Early next year, the university will also host the exhibit “Gay Block — Rescuers: Portraits of Moral Courage in the Holocaust.”
Stein said she approached the university to help them remedy this situation out of the public eye, so if it ever did become public that the university had a scholarship named for a Holocaust denier, the university could point to having done the right thing. Instead, she has been shunned on campus.
Marianne Tettlebaum, executive director of the Jewish Federation of Arkansas, said she is “as horrified by the evidence as I am saddened by how Dr. Stein has been treated for speaking up.”
Tettlebaum said as the last Holocaust survivors age and pass away, remembering the “human capacity for hatred and cruelty” becomes more important. “In light of this urgency, the persistence of Holocaust denial is as dangerous as it is tragic, especially at an institution like Arkansas Tech that educated so many of the people who now teach in the area schools.”
The ADL letter also spoke of Link’s legacy, saying Arkansas Tech “allowed him to expose thousands of students to these odious, dangerous mistruths under the guise of three deeply disturbing and absolutely intolerable tactics. First, Dr. Link presented misinformation as history. Second, he presented the anti-Semitic nature of this misinformation as though it were truthful, correct, and acceptable. Third, he presented the question of whether the Holocaust occurred — an irrefutable historical fact — as though it were an appropriate, valid point of debate.”

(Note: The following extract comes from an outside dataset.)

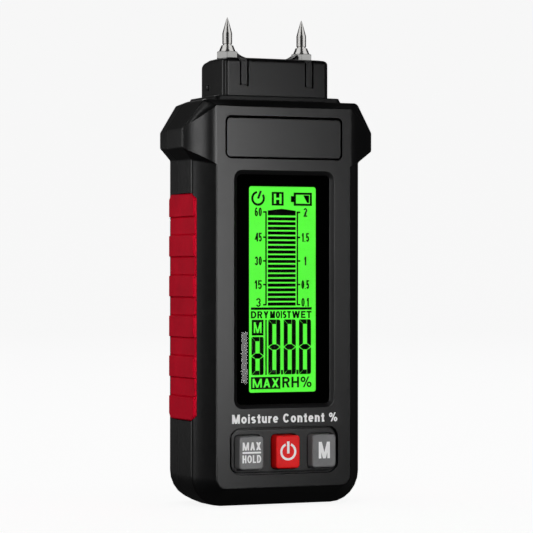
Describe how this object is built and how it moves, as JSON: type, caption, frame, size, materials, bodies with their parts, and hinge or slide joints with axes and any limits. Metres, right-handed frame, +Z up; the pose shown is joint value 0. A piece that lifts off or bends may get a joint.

In dealing with this issue, “it has always been the goal of ADL to work with the University to find a positive resolution that shows that the University values an inclusive environment where it stands against hate and anti-Semitism,” Ahlquist said. “We are deeply disappointed that the University has refused to change its position after being shown they had honored a Holocaust denier.”
The ADL statement called on Arkansas Tech to immediately remedy the situation. “By simultaneously honoring and seeking to conceal the anti-Semitism of Dr. Link, the university has become complicit in his hate.”